I went to college with the pre-medical goals, so these guys were my models, of people who were way ahead of where I wanted to be, of where I was-- and they were where I wanted to be, eventually. So I was impressed with them, not only in terms of their status as medical students, but I was also impressed with them in terms of their worldliness, you know. I would listen to them talk about affairs and women and life in general, and soon I started getting involved in the discussions. I'm sure I must have been irritating as hell, because I was opinionated, you know, and I wanted to cover my own naivete by brash statements. I'd get in arguments with them --compensating, obviously compensating. But they were very empathic. I mean, they didn't reject me, and Lord knows they must have had enough reason to, in terms of my just talking out, arguing at the drop of a hat -- particularly about things that I didn't know a damn thing about, but just asserting myself.
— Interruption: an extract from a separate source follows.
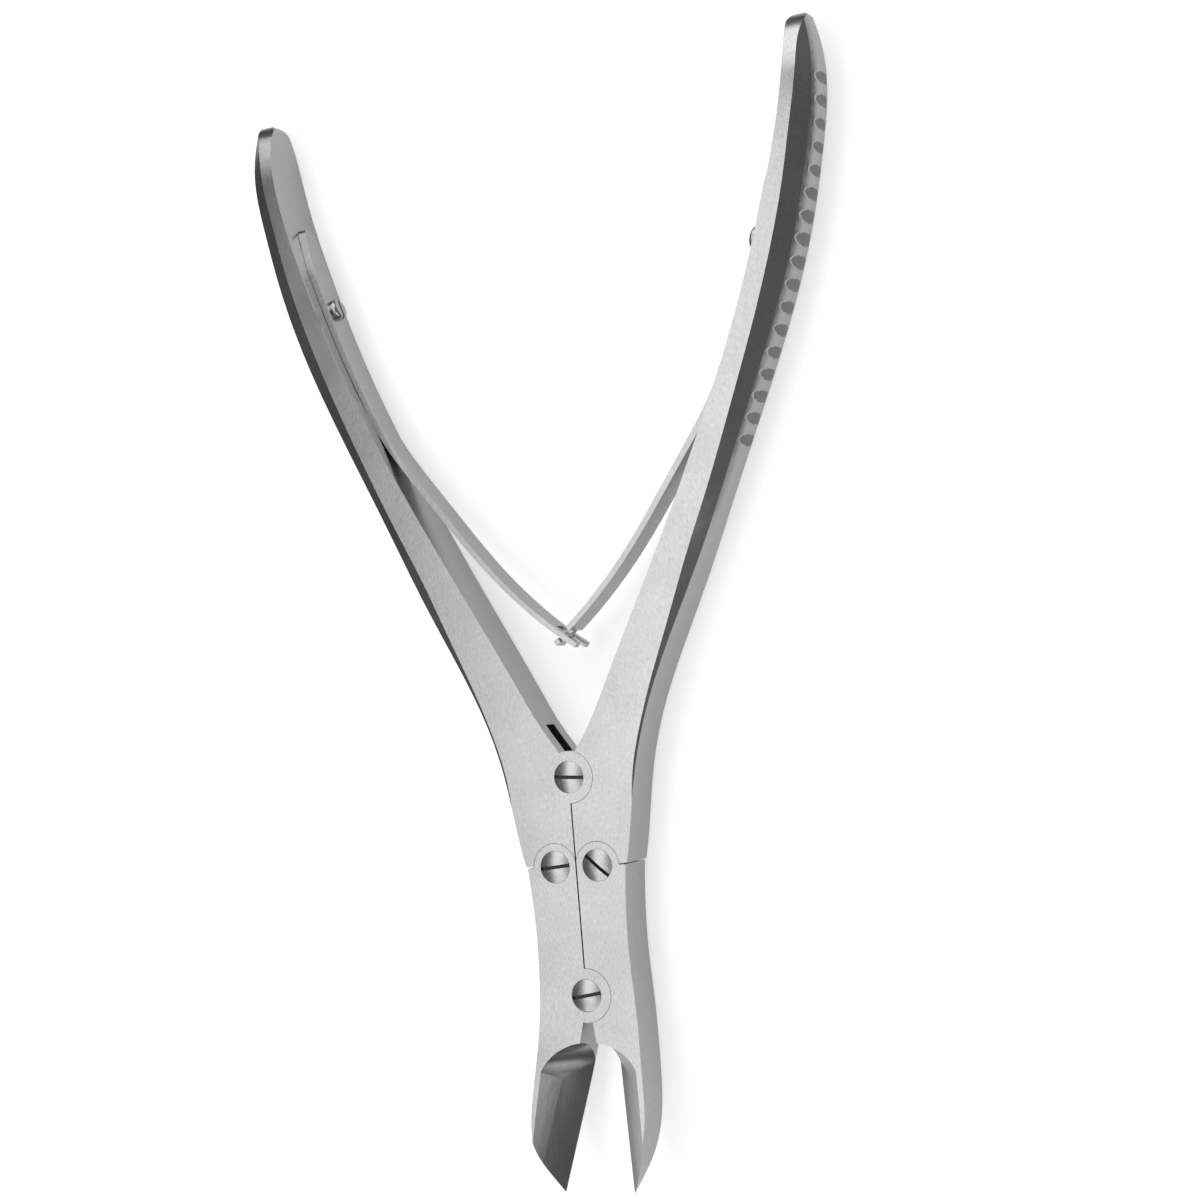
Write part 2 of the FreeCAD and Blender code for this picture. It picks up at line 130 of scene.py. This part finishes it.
paper.links.new(tone.outputs["Result"], paper_shader.inputs["Emission Color"])
floor.data.materials.append(floor_paint)
print("paper tones:", white_tone, steep_mirror_tone, flat_mirror_tone)

# %% [markdown]
# ## Light
# Satin metal shows what is around it more than its own colour. One large soft box hangs where
# the front faces mirror it, so they come out bright. Its far left end stops short of the spot
# that the upper part of the left handle mirrors, which stays dark as in the photograph. A low
# card on the right brightens the grooved side of the right handle, and two broad weak boxes in
# front and behind light the paper and the ends.


# %% Hang the soft boxes
def soft_box(name, place, aim, size_x, size_y, power):
    """Hang a lamp at a place, turned to its aim. Lengths are in metres, power is in watts."""
    bpy.ops.object.light_add(type="AREA", location=place)
    lamp = bpy.context.object
    lamp.name = name
    lamp.data.shape = "RECTANGLE"
    lamp.data.size = size_x
    lamp.data.size_y = size_y
    lamp.data.energy = power
    direction = Vector(aim) - Vector(place)
    lamp.rotation_euler = direction.to_track_quat("-Z", "Y").to_euler()
    lamp.visible_camera = False
    print(name, "radiance:", round(power / (math.pi * size_x * size_y), 2))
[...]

But, as I said, they had patience. They bore with me. And it was clear to them that I was an innocent. When I went to college, I really didn't know a damn thing about women, except to look at them, you know, and they soon discovered that. The next thing I knew, they were embarked on a project of educating me about sex and the ways of the world, and they really were very wise about it. I mean, looking back on it, you know, they could have scared me into some sort of retreat from women. But they didn't. They actually planned an educational seduction for me. They really did, you know.